To properly apportion excess length of the second portion 804 along the vent seam 800, graphical marking are placed on the second portion 804 at defined locations and reciprocating graphical marking are placed on the first portion 802. Because the graphical marking are functional for apportion excess material and identifying points of adhesions, the graphical marking of the second portion 804 do not correspond the graphical markings of the first portion 802 prior to adhesion. Consequently, the spacing, which identifies a scalloped vent opening, between two graphical markings on the second portion 804 is greater than a distance between complimentary graphical markings on the first portion 802.

The vent seam 800, in an exemplary embodiment, incorporates a member 806 for reducing the elasticity of the first portion 802. Additionally, the vent seam 800, in an exemplary embodiment, incorporates a member 808 for increasing the rigidity of the second portion 804 along the vent edge. In an exemplary embodiment, the graphical marking may be incorporated within or printed thereon the member 806 and/or the member 808.

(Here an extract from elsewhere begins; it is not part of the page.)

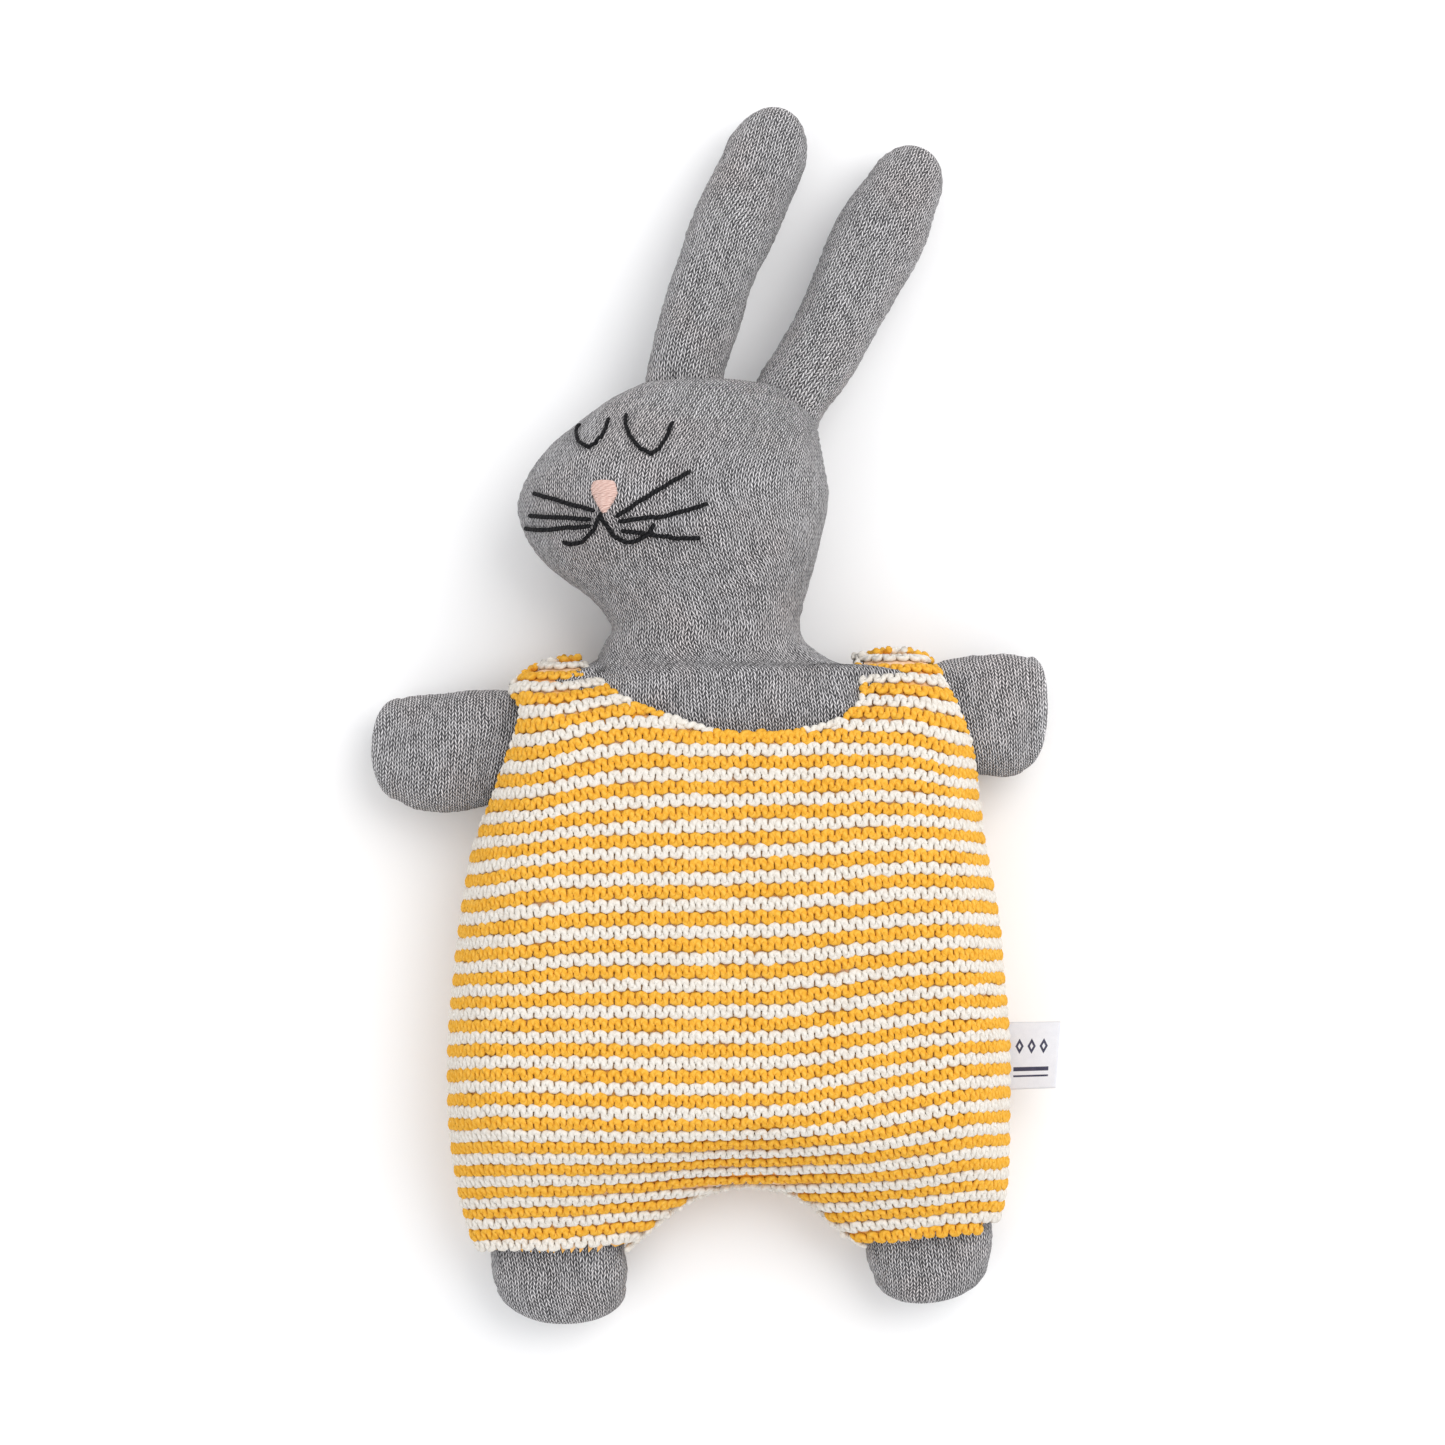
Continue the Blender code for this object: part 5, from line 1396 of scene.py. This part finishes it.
def stitches(line, segments, radius=0.56, lift=0.30, sink=0.22, jitter=0.14, seed=1):
    """Stitches that follow a line on the head, each one a raised thread between two holes."""
    r = np.random.default_rng(seed)
    path = resample(line, 0.25)
    total = np.linalg.norm(np.diff(path, axis=0), axis=1).sum()
    count = segments if segments > 0 else max(2, int(round(total / 2.7)))
    cuts = np.linspace(0, 1, count + 1)
    cuts[1:-1] += r.uniform(-0.12, 0.12, count - 1) / count
    made = []
    for i in range(count):
        a = path[int(round(cuts[i] * (len(path) - 1)))]
        b = path[int(round(cuts[i + 1] * (len(path) - 1)))]
        side = np.array([-(b - a)[1], (b - a)[0]]) / max(np.linalg.norm(b - a), 1e-6)
        a = a + side * r.uniform(-jitter, jitter)
        b = b + side * r.uniform(-jitter, jitter)
        over = 0.35
        d = (b - a) / max(np.linalg.norm(b - a), 1e-6)
        a, b = a - d * over, b + d * over
        size = np.linalg.norm(b - a)
        n = max(6, int(size / 0.35))
        centre, normals = [], []
        for j in range(n + 1):
            t = j / n
            q = a + (b - a) * t
            hit, normal = on_head(q[0], q[1])
            arch = min(t, 1 - t) * size
            h = -sink + (lift + sink + radius * 0.75) * (1 - math.exp(-arch / 0.42))
            centre.append(hit + normal * h)
            normals.append(normal)
        centre, normals = np.array(centre), np.array(normals)
        _, s, up = frames(centre, normals)
        rr = np.full(n + 1, radius) * (1 + 0.06 * wander(np.arange(n + 1) * 0.35, seed * 31 + i, 2.5))
        rr[0] = rr[-1] = radius * 0.25
        rr[1] *= 0.8
        rr[-2] *= 0.8
        walk = np.concatenate([[0], np.cumsum(np.linalg.norm(np.diff(centre, axis=0), axis=1))])
        verts, quads, uv = tube(centre, s, up, rr, rr * 0.9, 9, walk)
        made.append((verts, quads, uv))
    return made


EYE_RIGHT = [(-42.6, 91.2), (-43.6, 89.0), (-43.3, 86.5), (-41.4, 84.7), (-39.2, 84.0), (-36.7, 86.2), (-34.5, 89.3), (-33.6, 93.1)]
EYE_LEFT = [(-28.2, 94.4), (-28.2, 90.6), (-26.3, 86.5), (-23.8, 83.7), (-21.3, 81.8), (-17.6, 83.7), (-15.7, 86.8), (-14.4, 90.6), (-13.5, 91.9)]
FACE = [
    # name, line, number of stitches
    ("eye_stitch_right", EYE_RIGHT, 7),
    ("eye_stitch_left", EYE_LEFT, 9),
    ("whisker_right_upper", [(-57.0, 69.6), (-48.0, 67.2), (-38.2, 64.6)], 2),
    ("whisker_right_middle", [(-58.2, 63.0), (-48.5, 62.4), (-39.4, 61.5)], 2),
    ("whisker_right_lower", [(-59.5, 58.8), (-57.0, 58.1), (-48.0, 59.2), (-39.5, 59.6)], 3),
    ("whisker_left_upper", [(-31.2, 62.6), (-20.0, 69.8), (-8.4, 76.5)], 3),
    ("whisker_left_middle", [(-30.4, 61.1), (-17.2, 62.7), (-10.0, 64.6), (-2.8, 66.2)], 5),
    ("whisker_left_lower", [(-29.5, 58.4), (-25.0, 58.2), (-16.0, 56.3), (-5.3, 55.8)], 4),
    ("mouth_stitch_right", [(-36.2, 63.4), (-37.4, 60.0), (-40.1, 56.4), (-43.3, 54.2), (-47.6, 54.8)], 6),
    ("mouth_stitch_left", [(-36.4, 63.4), (-34.5, 60.2), (-32.6, 57.4), (-28.5, 54.9), (-24.5, 55.4), (-21.3, 57.2), (-19.8, 60.2)], 7),
]
for index, (name, line, count) in enumerate(FACE):
    obj = join(stitches(line, count, radius=0.62 if "eye" in name else 0.69, jitter=0.22, seed=index + 3), BLACK, name + "_thread")
    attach(obj, "head")
    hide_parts(name)

# The nose: satin stitch, threads side by side across a rounded wedge.
NOSE = [(74.1, -37.6, -33.6), (73.5, -38.7, -32.2), (72.5, -39.2, -31.4), (71.0, -39.3, -31.0), (69.5, -38.9, -31.0),
        (68.0, -38.3, -31.5), (66.5, -37.5, -32.4), (65.2, -36.6, -33.4), (64.1, -35.7, -34.3)]
nose_y = np.array([r[0] for r in NOSE][::-1])
nose_l = np.array([r[1] for r in NOSE][::-1])
nose_r = np.array([r[2] for r in NOSE][::-1])
made = []
rng = np.random.default_rng(5)
for y in np.arange(64.0, 73.5, 0.46):
    l = float(np.interp(y, nose_y, nose_l)) + rng.uniform(-0.18, 0.18)
    r_ = float(np.interp(y, nose_y, nose_r)) + rng.uniform(-0.18, 0.18)
    n = max(6, int((r_ - l) / 0.5))
    centre, normals = [], []
    for j in range(n + 1):
        t = j / n
        arch = math.sin(math.pi * t) ** 0.5 if 0 < t < 1 else 0.0
        row = 1 - ((y - 68.9) / 6.2) ** 2
        hit, normal = on_head(l + (r_ - l) * t, y + 0.35 * (t - 0.5) + 0.25 * math.sin(math.pi * t))
        centre.append(hit + normal * (-0.3 + arch * (0.75 + 0.65 * max(0.0, row))))
        normals.append(normal)
    centre, normals = np.array(centre), np.array(normals)
    _, s, up = frames(centre, normals)
    rr = np.full(n + 1, 0.34) * (1 + 0.1 * rng.uniform(-1, 1))
    rr[0] = rr[-1] = 0.15
    walk = np.concatenate([[0], np.cumsum(np.linalg.norm(np.diff(centre, axis=0), axis=1))]) + rng.uniform(0, 5)
    made.append(tube(centre, s, up, rr, rr, 7, walk))
nose = join(made, PINK, "nose_satin_threads")
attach(nose, "head")
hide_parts("nose_stitch")

# ---- side label -------------------------------------------------------------------------------
# A tape folded in half, its fold outwards, its cut ends in the side seam.
def label_piece():
    wide, deep = 21.2, 16.4
    across = np.linspace(0, 1, 30)
    n_fold = 12
    path = []
    for t in np.linspace(0, 1, 20):
        path.append((deep * t, 0.62 - 0.15 * t))
    for a in np.linspace(90, -90, n_fold)[1:-1]:
        path.append((deep + 0.42 * math.cos(math.radians(a)), 0.47 * math.sin(math.radians(a))))
    for t in np.linspace(1, 0, 20):
        path.append((deep * t, -0.62 + 0.15 * t))
    path = np.array(path)
    walk = np.concatenate([[0], np.cumsum(np.linalg.norm(np.diff(path, axis=0), axis=1))])
    verts, uv = [], []
    for i, (d, h) in enumerate(path):
        share = d / deep
        for t in across:
            x = 91.2 + d * (1.0 + 0.0 * t) - 1.6 * share * (1 - t)
            y = -117.3 + wide * t + 0.7 * share * (1 - t) * 1.0 + 0.25 * share * t
            z = 25.0 + h + 1.3 * math.sin(1.9 * share + 0.8 * t) * share + 0.5 * math.sin(3.0 * t + 1.0) * share
            verts.append((x, y, z))
            uv.append((d, t * wide))
    verts, uv = np.array(verts), np.array(uv)
    m, k = len(path), len(across)
    i, j = np.meshgrid(np.arange(m - 1), np.arange(k - 1), indexing="ij")
    quads = np.stack([i * k + j, (i + 1) * k + j, (i + 1) * k + j + 1, i * k + j + 1], -1).reshape(-1, 4)
    obj = new_mesh("side_label_tape", verts, quads, LABEL)
    set_uv(obj, uv[quads.ravel()])
    solid = obj.modifiers.new("thickness", "SOLIDIFY")
    solid.thickness = 0.00028
    solid.offset = 0.0
    return obj, walk[-1]


label, tape = label_piece()
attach(label, "torso")
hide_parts("side_label")

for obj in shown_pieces():
    print("piece", obj.name, len(obj.data.polygons))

Turning to FIG. 9 depicting axillary lines of a potential wearer 900. The wearer 900 incorporates a midaxillary line 902. The midaxillary line 902 is an imaginary line running vertically through the apex of the axilla (i.e., armpit). Approximately parallel to the midaxillary line 902, an anterior axillary line 904 is illustrated. The anterior axillary line 904 passes through an anterior axillary skinfold of the wearer. Additionally, approximately parallel to the midaxillary line 902, a posterior axillary line 908 is illustrated. The posterior axillary line 908 passes through a posterior axillary skinfold of the wearer. In an exemplary embodiment, the orientation and path of a vent seam are defined based on at least one of the midaxillary line 902, the anterior axillary line 904, and/or the posterior axillary line 908 to achieve thermal energy dissipation that is maximized to air volume intake, reduce rubbing/chaffing to a wearer, and/or increase thermal energy dissipation.